- [REQUIRED WORK]:
Return each line of the material verbatim.

- [PROVIDED DATA]:
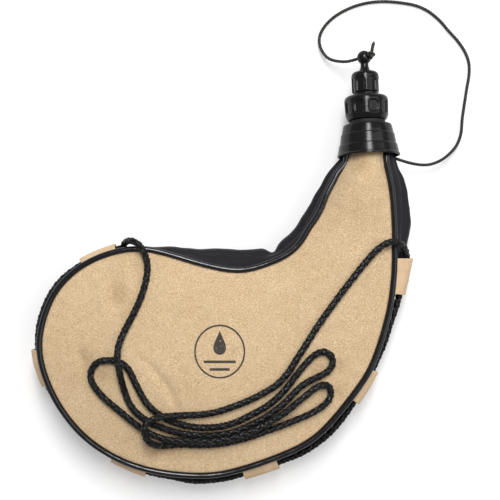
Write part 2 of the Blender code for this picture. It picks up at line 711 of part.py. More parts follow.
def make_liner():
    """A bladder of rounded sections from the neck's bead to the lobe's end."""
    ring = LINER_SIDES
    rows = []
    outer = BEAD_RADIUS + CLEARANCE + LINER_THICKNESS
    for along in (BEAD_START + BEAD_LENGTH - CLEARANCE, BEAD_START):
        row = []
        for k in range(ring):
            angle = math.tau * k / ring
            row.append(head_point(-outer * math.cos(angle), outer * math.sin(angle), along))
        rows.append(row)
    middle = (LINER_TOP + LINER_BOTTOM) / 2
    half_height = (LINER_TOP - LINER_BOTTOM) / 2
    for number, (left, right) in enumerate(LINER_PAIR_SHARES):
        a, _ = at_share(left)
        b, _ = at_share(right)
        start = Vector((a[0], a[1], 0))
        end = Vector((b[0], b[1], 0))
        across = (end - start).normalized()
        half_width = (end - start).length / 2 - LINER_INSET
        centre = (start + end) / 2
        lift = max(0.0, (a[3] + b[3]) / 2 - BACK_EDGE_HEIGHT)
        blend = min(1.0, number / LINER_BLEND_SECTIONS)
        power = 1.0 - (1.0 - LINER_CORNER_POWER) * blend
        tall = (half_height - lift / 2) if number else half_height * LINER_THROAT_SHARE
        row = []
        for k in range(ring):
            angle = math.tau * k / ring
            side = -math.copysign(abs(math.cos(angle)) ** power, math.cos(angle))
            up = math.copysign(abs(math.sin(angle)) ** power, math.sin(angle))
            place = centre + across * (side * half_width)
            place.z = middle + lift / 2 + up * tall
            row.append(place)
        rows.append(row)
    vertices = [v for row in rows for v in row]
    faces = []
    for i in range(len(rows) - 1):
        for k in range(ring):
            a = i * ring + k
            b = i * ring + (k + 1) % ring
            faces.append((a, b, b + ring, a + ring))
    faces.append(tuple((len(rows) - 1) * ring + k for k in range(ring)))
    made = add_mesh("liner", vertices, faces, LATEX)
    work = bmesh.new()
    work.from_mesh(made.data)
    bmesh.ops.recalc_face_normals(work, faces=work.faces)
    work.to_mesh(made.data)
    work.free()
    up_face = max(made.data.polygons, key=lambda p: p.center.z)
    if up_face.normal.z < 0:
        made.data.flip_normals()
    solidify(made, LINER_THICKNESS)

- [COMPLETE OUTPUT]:
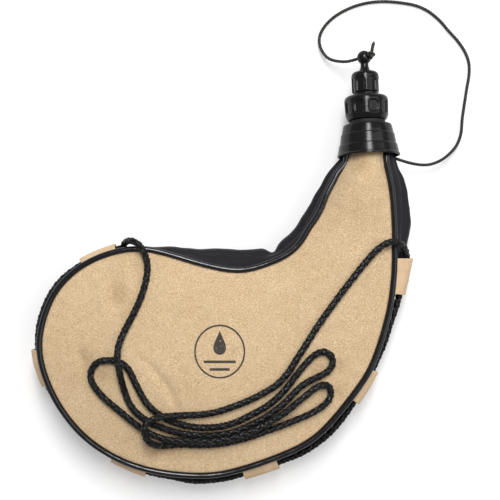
Write part 2 of the Blender code for this picture. It picks up at line 711 of part.py. More parts follow.
def make_liner():
    """A bladder of rounded sections from the neck's bead to the lobe's end."""
    ring = LINER_SIDES
    rows = []
    outer = BEAD_RADIUS + CLEARANCE + LINER_THICKNESS
    for along in (BEAD_START + BEAD_LENGTH - CLEARANCE, BEAD_START):
        row = []
        for k in range(ring):
            angle = math.tau * k / ring
            row.append(head_point(-outer * math.cos(angle), outer * math.sin(angle), along))
        rows.append(row)
    middle = (LINER_TOP + LINER_BOTTOM) / 2
    half_height = (LINER_TOP - LINER_BOTTOM) / 2
    for number, (left, right) in enumerate(LINER_PAIR_SHARES):
        a, _ = at_share(left)
        b, _ = at_share(right)
        start = Vector((a[0], a[1], 0))
        end = Vector((b[0], b[1], 0))
        across = (end - start).normalized()
        half_width = (end - start).length / 2 - LINER_INSET
        centre = (start + end) / 2
        lift = max(0.0, (a[3] + b[3]) / 2 - BACK_EDGE_HEIGHT)
        blend = min(1.0, number / LINER_BLEND_SECTIONS)
        power = 1.0 - (1.0 - LINER_CORNER_POWER) * blend
        tall = (half_height - lift / 2) if number else half_height * LINER_THROAT_SHARE
        row = []
        for k in range(ring):
            angle = math.tau * k / ring
            side = -math.copysign(abs(math.cos(angle)) ** power, math.cos(angle))
            up = math.copysign(abs(math.sin(angle)) ** power, math.sin(angle))
            place = centre + across * (side * half_width)
            place.z = middle + lift / 2 + up * tall
            row.append(place)
        rows.append(row)
    vertices = [v for row in rows for v in row]
    faces = []
    for i in range(len(rows) - 1):
        for k in range(ring):
            a = i * ring + k
            b = i * ring + (k + 1) % ring
            faces.append((a, b, b + ring, a + ring))
    faces.append(tuple((len(rows) - 1) * ring + k for k in range(ring)))
    made = add_mesh("liner", vertices, faces, LATEX)
    work = bmesh.new()
    work.from_mesh(made.data)
    bmesh.ops.recalc_face_normals(work, faces=work.faces)
    work.to_mesh(made.data)
    work.free()
    up_face = max(made.data.polygons, key=lambda p: p.center.z)
    if up_face.normal.z < 0:
        made.data.flip_normals()
    solidify(made, LINER_THICKNESS)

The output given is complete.